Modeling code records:
=======

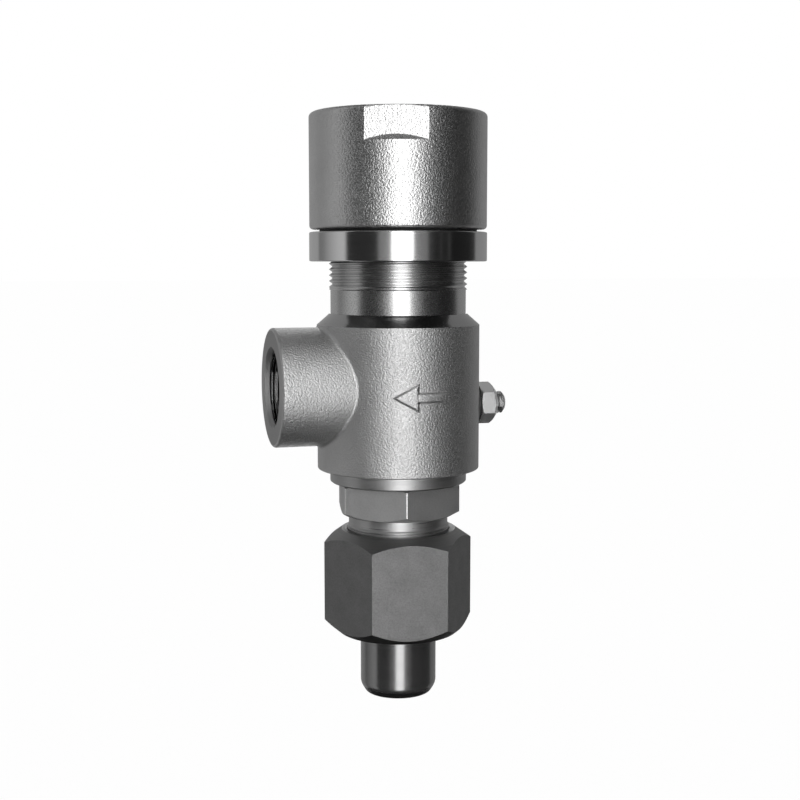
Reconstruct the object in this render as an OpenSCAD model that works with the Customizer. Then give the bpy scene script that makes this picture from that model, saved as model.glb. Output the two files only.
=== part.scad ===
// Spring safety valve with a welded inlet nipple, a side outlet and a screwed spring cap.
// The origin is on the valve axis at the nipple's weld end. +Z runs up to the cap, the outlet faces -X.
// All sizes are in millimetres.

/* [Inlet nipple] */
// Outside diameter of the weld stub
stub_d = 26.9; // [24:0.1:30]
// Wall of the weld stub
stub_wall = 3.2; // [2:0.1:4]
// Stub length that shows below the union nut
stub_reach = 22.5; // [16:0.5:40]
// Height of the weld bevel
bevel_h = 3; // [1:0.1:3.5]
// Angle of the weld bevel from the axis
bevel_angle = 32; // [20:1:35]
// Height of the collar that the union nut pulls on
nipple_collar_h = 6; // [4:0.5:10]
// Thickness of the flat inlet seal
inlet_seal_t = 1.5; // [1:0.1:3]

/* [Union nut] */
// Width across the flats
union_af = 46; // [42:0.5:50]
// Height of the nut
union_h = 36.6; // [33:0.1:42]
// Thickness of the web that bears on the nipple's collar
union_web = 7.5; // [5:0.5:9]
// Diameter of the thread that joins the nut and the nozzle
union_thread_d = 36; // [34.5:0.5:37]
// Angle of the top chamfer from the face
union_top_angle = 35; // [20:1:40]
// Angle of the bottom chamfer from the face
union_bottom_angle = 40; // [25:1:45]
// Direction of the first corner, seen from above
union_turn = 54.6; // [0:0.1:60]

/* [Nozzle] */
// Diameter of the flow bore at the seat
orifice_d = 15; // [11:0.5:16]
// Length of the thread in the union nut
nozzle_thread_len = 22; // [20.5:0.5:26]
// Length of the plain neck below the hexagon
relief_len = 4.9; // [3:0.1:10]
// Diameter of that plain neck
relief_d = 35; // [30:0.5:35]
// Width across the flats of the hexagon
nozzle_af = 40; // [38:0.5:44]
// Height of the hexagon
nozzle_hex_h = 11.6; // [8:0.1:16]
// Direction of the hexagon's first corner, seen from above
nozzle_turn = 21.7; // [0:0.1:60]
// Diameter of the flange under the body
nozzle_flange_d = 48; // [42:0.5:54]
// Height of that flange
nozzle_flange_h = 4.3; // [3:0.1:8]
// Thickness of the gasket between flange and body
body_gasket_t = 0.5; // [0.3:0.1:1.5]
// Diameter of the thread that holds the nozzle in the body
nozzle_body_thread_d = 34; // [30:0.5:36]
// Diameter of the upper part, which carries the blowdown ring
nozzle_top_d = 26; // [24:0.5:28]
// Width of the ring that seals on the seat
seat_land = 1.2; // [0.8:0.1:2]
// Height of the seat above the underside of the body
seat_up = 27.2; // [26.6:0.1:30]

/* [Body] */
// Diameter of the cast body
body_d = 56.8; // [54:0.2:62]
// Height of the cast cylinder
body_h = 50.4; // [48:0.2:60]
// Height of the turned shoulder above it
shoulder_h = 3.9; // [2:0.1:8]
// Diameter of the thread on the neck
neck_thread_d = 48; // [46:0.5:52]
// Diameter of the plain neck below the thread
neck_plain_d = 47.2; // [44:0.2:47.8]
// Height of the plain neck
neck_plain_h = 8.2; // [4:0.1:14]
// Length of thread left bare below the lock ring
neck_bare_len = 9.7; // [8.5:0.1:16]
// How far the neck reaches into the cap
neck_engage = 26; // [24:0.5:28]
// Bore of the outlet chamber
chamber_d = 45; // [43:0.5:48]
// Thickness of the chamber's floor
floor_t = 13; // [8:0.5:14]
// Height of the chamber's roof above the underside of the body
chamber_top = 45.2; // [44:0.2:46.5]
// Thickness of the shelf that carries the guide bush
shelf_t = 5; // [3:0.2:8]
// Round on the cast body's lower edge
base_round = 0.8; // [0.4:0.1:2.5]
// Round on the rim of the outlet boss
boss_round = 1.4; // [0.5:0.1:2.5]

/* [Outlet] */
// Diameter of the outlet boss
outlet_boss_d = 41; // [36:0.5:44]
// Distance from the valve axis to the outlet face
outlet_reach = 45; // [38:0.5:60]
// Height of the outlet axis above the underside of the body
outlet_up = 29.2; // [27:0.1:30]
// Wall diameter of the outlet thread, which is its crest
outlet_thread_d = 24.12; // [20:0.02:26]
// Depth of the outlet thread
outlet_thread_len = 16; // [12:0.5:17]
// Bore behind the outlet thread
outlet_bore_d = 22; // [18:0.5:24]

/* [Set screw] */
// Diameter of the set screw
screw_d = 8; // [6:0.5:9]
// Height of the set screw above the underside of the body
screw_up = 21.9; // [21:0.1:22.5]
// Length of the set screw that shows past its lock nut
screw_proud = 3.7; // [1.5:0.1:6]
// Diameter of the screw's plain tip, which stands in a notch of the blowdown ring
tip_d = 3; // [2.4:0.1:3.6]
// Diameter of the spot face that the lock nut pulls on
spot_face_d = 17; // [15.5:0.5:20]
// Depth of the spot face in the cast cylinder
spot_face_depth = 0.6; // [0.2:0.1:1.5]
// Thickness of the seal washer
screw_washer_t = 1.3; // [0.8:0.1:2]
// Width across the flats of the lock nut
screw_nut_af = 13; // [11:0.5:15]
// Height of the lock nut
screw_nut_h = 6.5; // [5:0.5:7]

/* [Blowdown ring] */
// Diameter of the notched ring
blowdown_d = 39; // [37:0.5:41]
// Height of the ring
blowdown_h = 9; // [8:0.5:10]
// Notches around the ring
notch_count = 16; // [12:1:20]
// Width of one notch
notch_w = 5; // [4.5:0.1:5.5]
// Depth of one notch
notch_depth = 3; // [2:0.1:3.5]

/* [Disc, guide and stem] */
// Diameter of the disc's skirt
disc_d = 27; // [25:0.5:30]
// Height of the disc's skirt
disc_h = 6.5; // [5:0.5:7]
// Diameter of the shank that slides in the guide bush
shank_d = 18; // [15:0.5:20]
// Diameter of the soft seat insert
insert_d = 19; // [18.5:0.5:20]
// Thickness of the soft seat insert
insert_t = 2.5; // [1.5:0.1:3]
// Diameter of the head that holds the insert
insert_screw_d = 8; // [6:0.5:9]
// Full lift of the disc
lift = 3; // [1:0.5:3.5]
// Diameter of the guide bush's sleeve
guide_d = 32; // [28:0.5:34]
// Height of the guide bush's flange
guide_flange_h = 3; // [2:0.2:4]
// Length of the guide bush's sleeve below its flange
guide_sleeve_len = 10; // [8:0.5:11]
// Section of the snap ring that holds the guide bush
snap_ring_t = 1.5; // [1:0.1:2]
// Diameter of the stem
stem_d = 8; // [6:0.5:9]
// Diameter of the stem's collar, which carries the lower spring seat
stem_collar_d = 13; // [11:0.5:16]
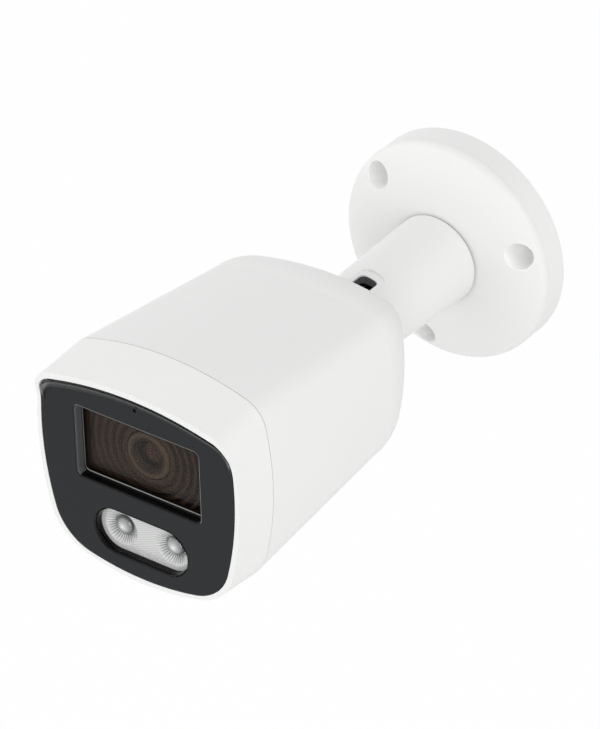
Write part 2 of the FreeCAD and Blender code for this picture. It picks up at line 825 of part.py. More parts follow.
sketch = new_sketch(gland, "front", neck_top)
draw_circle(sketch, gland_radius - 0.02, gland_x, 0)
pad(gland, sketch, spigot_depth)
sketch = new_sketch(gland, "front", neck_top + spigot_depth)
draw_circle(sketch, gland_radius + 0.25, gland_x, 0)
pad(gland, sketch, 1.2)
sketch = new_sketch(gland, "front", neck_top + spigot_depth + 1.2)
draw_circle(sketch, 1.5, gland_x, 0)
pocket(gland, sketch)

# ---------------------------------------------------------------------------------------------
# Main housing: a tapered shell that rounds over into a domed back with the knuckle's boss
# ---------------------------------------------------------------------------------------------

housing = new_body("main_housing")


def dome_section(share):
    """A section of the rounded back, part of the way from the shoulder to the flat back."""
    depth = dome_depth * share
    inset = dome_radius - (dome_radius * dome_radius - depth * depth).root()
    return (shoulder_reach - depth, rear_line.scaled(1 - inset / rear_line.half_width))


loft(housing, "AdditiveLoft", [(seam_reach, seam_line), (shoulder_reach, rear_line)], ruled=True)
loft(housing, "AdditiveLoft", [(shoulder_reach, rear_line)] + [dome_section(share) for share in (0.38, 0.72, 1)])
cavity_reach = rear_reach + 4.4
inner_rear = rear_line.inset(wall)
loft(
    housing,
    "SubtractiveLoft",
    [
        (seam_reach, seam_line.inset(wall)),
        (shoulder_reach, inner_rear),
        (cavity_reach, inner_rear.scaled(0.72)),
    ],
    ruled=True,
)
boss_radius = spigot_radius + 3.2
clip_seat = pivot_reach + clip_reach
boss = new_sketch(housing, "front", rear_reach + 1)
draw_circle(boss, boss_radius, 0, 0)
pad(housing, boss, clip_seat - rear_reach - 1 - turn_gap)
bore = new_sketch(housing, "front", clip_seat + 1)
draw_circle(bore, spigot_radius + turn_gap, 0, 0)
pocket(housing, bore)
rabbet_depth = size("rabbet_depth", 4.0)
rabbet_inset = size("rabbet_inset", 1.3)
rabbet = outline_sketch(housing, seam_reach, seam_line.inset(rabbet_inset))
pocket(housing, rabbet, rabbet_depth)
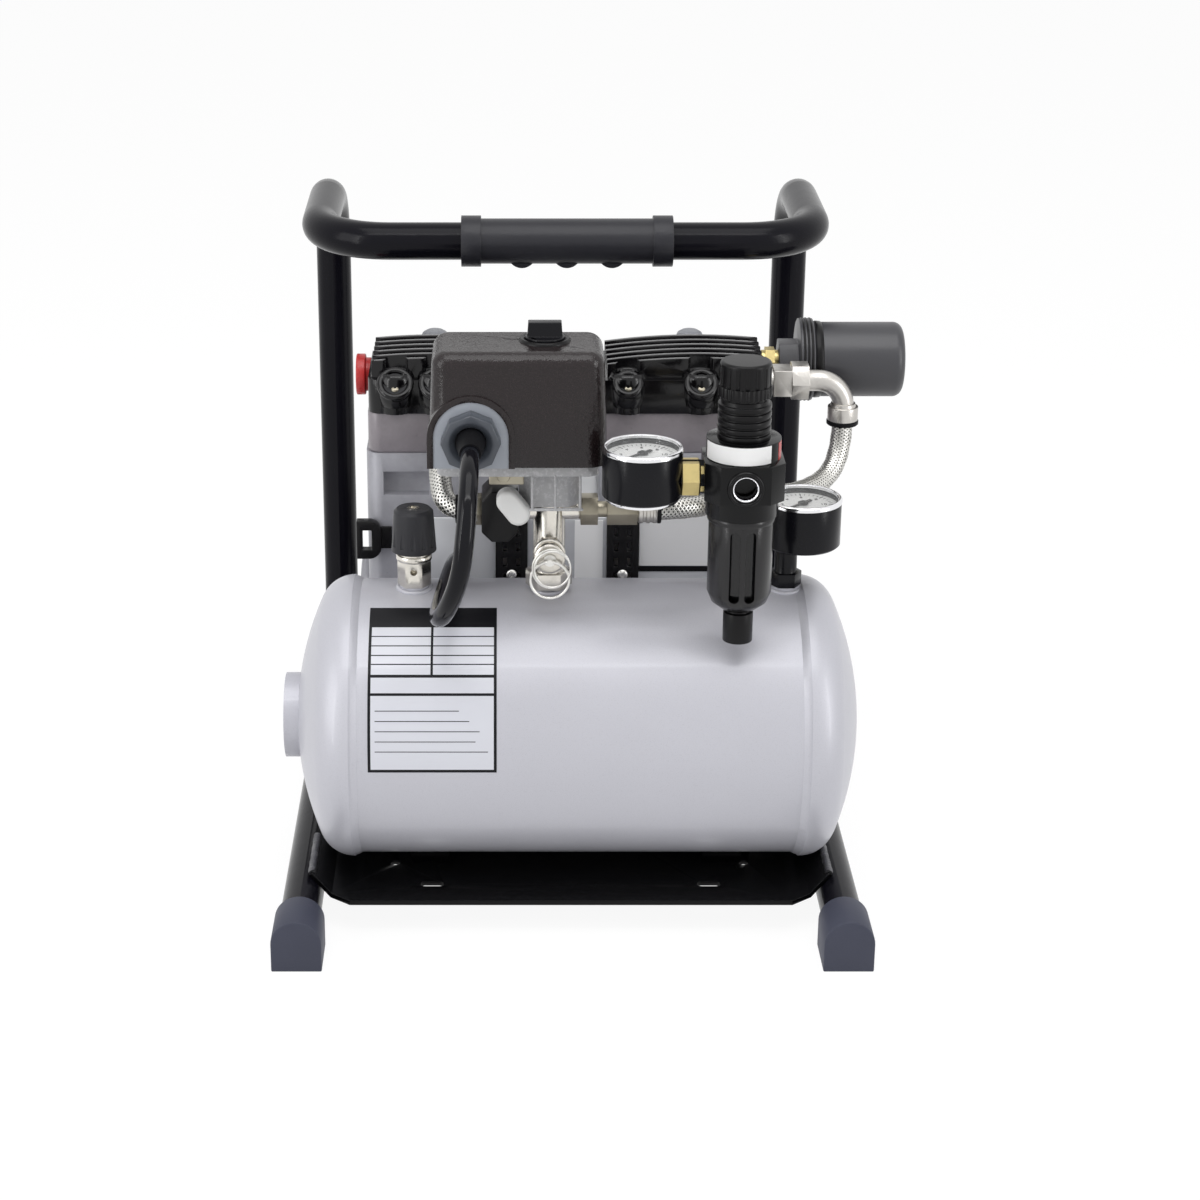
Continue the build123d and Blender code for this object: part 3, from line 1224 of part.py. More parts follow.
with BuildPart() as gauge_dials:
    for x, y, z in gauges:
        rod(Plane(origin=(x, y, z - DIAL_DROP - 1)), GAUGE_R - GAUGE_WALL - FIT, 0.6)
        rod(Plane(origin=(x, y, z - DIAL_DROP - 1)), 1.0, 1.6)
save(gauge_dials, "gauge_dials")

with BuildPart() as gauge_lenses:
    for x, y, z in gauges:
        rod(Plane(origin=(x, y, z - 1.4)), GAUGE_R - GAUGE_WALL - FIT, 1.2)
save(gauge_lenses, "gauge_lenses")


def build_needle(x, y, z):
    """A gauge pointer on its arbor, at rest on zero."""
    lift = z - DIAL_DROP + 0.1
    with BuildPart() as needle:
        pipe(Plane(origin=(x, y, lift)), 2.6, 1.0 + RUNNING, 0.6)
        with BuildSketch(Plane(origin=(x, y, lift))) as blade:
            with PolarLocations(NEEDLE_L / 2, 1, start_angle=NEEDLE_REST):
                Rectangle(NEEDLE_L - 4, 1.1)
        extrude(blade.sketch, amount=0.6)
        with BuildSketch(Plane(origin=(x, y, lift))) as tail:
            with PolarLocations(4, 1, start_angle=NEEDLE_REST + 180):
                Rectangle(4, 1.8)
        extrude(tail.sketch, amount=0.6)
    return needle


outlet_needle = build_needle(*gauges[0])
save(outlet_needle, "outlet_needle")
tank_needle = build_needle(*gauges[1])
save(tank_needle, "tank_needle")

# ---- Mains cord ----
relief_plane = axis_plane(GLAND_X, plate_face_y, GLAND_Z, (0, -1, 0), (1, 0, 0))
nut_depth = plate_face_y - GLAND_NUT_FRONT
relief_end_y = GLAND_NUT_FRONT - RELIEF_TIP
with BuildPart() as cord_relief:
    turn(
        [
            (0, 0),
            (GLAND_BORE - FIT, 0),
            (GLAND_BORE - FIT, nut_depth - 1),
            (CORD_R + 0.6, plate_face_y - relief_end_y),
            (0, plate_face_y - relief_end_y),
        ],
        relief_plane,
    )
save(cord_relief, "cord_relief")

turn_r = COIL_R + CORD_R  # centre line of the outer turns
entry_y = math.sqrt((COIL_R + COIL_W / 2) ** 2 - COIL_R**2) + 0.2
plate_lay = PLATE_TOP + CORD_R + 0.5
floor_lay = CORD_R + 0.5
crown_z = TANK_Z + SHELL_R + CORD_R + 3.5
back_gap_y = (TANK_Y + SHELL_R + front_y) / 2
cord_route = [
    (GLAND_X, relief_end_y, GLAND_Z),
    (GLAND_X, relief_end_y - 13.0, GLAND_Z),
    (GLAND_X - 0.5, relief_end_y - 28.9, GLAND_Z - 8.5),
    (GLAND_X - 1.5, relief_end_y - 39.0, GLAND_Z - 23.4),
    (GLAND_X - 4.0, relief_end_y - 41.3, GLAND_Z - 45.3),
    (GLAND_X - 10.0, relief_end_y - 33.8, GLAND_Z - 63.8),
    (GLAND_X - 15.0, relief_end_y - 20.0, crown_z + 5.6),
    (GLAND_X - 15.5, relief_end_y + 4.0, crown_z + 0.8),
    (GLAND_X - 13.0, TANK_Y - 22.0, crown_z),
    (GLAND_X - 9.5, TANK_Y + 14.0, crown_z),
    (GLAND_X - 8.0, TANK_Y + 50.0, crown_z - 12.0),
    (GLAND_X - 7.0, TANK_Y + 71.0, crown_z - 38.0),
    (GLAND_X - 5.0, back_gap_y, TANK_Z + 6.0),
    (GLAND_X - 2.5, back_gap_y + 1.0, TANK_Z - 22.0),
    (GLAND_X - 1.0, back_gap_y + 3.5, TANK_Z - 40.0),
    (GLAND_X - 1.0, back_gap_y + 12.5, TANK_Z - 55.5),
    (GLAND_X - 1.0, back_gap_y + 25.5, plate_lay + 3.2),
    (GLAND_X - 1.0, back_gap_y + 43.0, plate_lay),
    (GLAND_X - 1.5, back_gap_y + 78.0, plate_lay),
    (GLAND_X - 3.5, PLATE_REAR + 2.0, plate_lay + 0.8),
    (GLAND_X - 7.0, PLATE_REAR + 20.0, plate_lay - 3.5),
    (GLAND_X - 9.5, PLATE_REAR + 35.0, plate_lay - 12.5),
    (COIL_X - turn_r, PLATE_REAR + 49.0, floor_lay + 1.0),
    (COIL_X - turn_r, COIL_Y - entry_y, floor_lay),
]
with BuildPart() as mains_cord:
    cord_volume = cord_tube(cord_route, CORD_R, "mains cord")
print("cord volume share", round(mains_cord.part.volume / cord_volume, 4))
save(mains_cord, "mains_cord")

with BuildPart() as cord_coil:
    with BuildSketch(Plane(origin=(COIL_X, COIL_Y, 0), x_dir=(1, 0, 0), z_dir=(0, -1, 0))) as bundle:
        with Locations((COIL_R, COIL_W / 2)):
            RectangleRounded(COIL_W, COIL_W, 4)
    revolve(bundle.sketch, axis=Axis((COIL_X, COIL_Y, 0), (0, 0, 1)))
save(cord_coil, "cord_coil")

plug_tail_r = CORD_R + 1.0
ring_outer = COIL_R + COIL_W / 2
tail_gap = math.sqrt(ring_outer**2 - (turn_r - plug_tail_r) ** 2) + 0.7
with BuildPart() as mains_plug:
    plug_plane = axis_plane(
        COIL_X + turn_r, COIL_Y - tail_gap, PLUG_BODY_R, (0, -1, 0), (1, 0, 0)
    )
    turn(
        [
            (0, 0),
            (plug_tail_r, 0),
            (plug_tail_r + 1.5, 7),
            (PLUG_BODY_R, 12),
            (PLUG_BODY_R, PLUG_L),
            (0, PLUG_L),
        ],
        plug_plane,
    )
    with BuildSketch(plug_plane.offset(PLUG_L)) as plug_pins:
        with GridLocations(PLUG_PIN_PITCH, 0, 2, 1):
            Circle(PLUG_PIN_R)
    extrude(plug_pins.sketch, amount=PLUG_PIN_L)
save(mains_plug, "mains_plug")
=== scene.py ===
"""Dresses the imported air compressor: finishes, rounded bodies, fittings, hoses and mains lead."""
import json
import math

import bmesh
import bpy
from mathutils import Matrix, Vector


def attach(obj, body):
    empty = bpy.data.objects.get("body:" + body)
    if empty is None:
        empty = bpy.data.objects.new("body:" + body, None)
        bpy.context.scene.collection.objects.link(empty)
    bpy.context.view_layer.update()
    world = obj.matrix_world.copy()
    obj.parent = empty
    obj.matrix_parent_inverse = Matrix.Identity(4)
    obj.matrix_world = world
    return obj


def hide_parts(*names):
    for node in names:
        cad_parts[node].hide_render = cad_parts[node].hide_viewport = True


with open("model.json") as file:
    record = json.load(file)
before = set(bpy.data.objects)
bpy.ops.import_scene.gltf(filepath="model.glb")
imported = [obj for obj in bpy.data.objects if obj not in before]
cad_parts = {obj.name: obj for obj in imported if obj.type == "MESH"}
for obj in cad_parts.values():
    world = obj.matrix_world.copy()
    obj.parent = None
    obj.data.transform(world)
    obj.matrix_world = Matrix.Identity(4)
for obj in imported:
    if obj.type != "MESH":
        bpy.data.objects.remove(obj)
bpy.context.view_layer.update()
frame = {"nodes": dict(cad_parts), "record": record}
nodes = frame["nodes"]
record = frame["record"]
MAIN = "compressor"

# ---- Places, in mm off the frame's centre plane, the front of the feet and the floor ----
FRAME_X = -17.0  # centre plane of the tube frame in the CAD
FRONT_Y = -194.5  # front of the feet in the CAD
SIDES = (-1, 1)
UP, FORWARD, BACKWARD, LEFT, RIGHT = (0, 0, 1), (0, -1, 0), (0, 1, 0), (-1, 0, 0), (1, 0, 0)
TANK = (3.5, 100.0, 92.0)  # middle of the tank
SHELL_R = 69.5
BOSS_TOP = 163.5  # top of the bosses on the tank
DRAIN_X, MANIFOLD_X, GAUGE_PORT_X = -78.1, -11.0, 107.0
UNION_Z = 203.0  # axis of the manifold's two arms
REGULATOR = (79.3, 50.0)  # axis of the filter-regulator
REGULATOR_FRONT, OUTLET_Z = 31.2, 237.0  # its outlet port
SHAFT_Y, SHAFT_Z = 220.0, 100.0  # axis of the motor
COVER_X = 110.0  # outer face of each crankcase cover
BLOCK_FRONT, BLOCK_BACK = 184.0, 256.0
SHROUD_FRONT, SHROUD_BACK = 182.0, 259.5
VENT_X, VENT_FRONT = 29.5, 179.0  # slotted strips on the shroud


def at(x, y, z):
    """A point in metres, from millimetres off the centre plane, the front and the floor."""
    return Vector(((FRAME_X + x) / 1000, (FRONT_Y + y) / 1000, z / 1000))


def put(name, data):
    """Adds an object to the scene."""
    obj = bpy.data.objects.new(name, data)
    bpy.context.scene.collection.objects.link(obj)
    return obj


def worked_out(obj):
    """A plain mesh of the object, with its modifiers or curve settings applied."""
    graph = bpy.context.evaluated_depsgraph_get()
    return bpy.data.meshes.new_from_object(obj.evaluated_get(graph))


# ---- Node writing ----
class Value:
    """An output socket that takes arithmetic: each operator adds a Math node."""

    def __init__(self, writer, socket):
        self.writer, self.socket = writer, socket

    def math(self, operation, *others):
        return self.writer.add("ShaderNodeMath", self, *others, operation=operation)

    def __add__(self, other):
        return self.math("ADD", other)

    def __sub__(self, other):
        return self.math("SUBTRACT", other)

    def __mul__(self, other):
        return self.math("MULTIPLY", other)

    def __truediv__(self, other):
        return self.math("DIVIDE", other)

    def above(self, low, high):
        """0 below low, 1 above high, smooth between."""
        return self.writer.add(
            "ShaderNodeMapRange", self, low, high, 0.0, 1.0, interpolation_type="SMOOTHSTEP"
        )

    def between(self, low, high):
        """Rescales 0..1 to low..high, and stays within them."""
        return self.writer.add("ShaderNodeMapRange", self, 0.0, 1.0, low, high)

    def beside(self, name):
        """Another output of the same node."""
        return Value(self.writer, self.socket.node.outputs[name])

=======

(Given instruction) Repeat exactly, and only, the lines from the one containing "Write part 2" through the one containing "pocket(gland, sketch)", both included.

(Response)
Write part 2 of the FreeCAD and Blender code for this picture. It picks up at line 825 of part.py. More parts follow.
sketch = new_sketch(gland, "front", neck_top)
draw_circle(sketch, gland_radius - 0.02, gland_x, 0)
pad(gland, sketch, spigot_depth)
sketch = new_sketch(gland, "front", neck_top + spigot_depth)
draw_circle(sketch, gland_radius + 0.25, gland_x, 0)
pad(gland, sketch, 1.2)
sketch = new_sketch(gland, "front", neck_top + spigot_depth + 1.2)
draw_circle(sketch, 1.5, gland_x, 0)
pocket(gland, sketch)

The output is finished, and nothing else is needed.